Abstract

South of the east – northeast (055°)-trending Darling River Lineament at Maccullochs Range there are > 2.5 km-thick Lower Devonian synorogenic, alluvial fan-deposited strata of the Winduck Group. These strata are cut by five faults that are parallel to the Darling River Lineament: Mountain Bore (in the north), Yards, Rest Area, Coolabah Bore, and Wild Dog (in the south). Several blocks between these faults show fold trends consistent with sinistral and/or dextral faulting. Folds lying between the Rest Area and Coolabah Bore Faults indicate formation during sinistral tectonics followed later by dextral tectonics, and there was a prior period when there was north-northwest compression. It is inferred that the tectonics occurring in the range were like those in the unexposed Palaeozoic strata lying along the Darling River Lineament. During ?Late Silurian to Early Carboniferous time the structure/tectonics of the Darling Basin was dominated by the Lake Wintlow – Koonenberry Faults and the Darling River Lineament. These intersecting faults form the Darling Basin Conjugate Fault System in which the acute sectors of the Darling Basin Conjugate Fault System lie southwest – northeast and the obtuse sectors lie south-southeast – north-northwest. Compression and uplift and extension and subsidence within the sectors of the Darling Basin Conjugate Fault System alternated (shown by alternating dextral and sinistral activity on the Koonenberry Fault and by inference from tectonics at the Maccullochs Range, on the Darling River Lineament). There has been little/no long-term horizontal displacement along the Darling River Lineament or along the Lake Wintlow-Koonenberry Faults.
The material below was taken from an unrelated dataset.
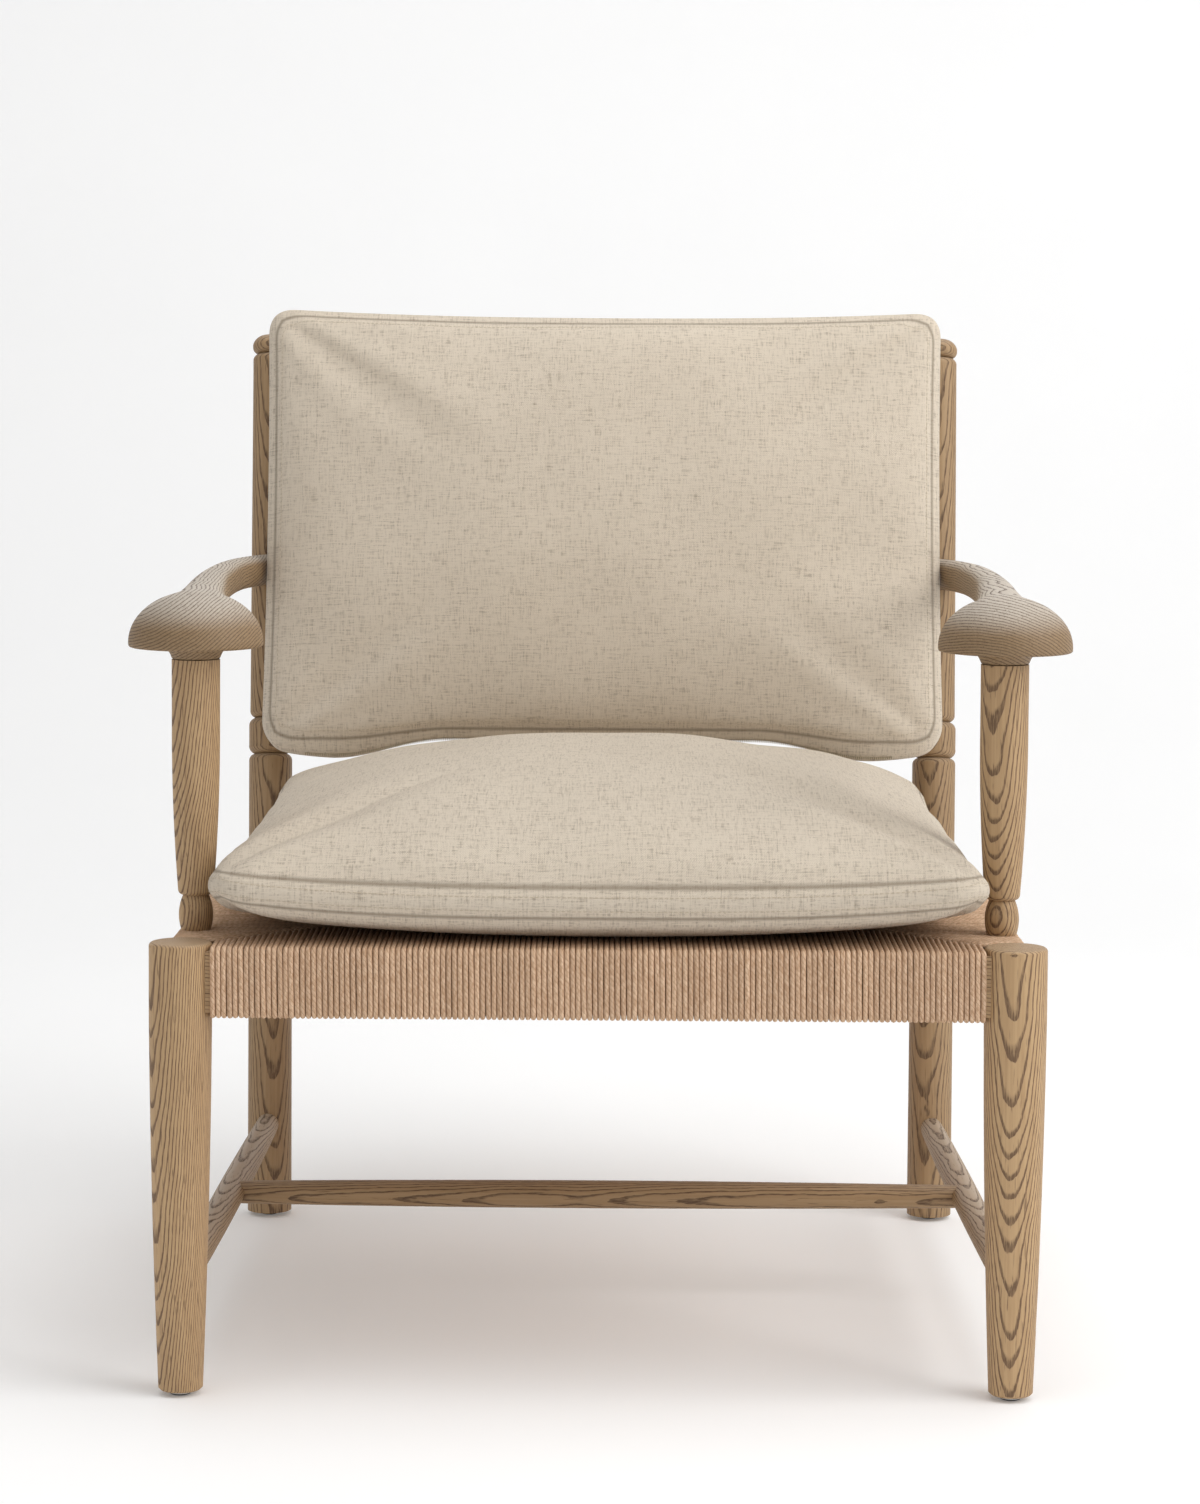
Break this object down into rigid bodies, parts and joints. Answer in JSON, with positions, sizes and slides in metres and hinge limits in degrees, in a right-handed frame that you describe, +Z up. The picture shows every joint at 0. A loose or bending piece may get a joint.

These phenomena are consistent with two forces deforming the basin and much of eastern Australia, during Late Silurian to Early Carboniferous time: (i) dominant east – west compression generated in the subduction zone which lay far to the east in coastal New South Wales (two phases); and (ii) dominant northward compression, (shown by three compression phases) due to the collision of Gondwana, which lay in the south, with Laurasia, which lay to the north.